For me, these words don’t necessarily have to apply to romantic love. In solitude I was able to rediscover the love that I was neglecting to give myself. I found myself falling in love with me all over again. It’s also allowed me the opportunity to reflect, forgive myself and move forward from the moment and actions that proved that I wasn’t loving myself.

However, when applied to romantic love, I could also relate. I’ve been reflecting like hell. It’s amazing what we miss when we are caught up in the moment. I am able to see past relationships at face value. Strange right? It’s helped me realize that I’ve only ever loved one person unconditionally (or it could have been stupidity) and how dangerous of a state it is to be in so I need to treat unconditional love more delicately.

Change

Everything changes whether we accept and recognize it or not. The Universe has a funny way of telling you everything that you need to hear at the moment you need to hear it.

img_1346

And to those who believe that adventures are dangerous, I say, try routine; that kills you far more quickly.

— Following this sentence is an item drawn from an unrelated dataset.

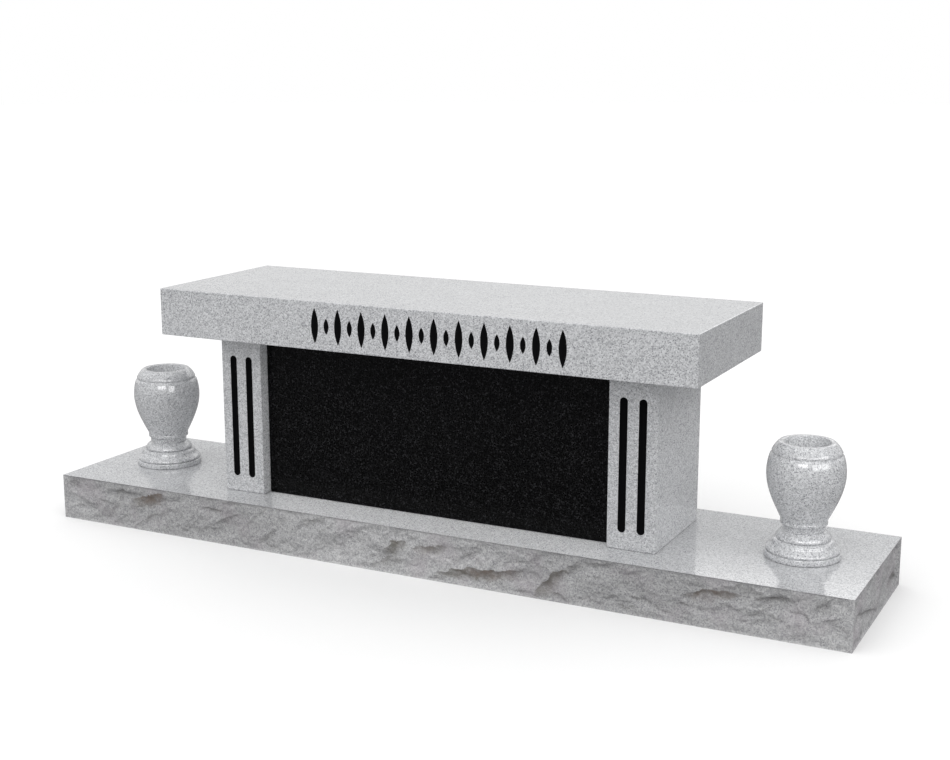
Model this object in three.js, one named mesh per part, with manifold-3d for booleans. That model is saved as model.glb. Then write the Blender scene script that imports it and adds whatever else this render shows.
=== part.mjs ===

As it stands I spend forty hours of my life ever week pursuing the passions of someone else when I could be working on my own. It was confirmation that the time has come for me to transition out of my current role.

Direction

Because ever since your goal found out that you were traveling toward it, it has been running to meet you.

I cried when I read this. I cried because I was overwhelmed and overjoyed. I kept rereading and crying even harder. I’ve been putting so much time into this blog, into my poetry, into my writing in general. I’ve also been laying the foundation for Pretty Dope Right? to expand to other areas of interest and the journey is becoming easier. More opportunities are presenting themselves for me to showcase my gift.

Love

Life is too short for us to keep important words like “I love you” locked in our hearts.

Maybe I just give love too freely. I’ve always wondered how and why other people don’t. Other people give up on it. I likely never will. I think what drives me is knowing that one day I’ll actually get it right and everything else in between was just a warmup.

Elegance

Elegance tends to be mistaken for superficiality and mere appearance.

I wonder why people get so caught up in physical attraction. I’ll be honest, even sometimes I get tired of hearing about it. I always ask, well how do you know that beautiful people are good people? People also assume that when you’re beautiful, you’re exempt from negativity, loneliness, pain etc. I assure you, that’s not the case.

Anxiety

As many of you may or may not know, I was diagnosed with anxiety in 2015. These past three years have been one hell of a fight trying to control it without medication. I’ve managed to keep the panic attacks at bay but the anxiety has never fully gone away. One of my minor indicators of me being anxious is biting pen tops. I have to remind myself that “I’m good” or that “regardless of what I’m anxious about, the sun and moon will still take their turns coming out so no worries.”

It will never disappear, but the great wisdom of life is to realize that we can be the masters of the things that try to enslave us.

Enemies

Therefore, your enemies are not the adversaries who were put there to test your courage. They are the cowards who were put there to test your weakness.

 

Have you read Manuscript Found in Accra? What were your interpretations of it?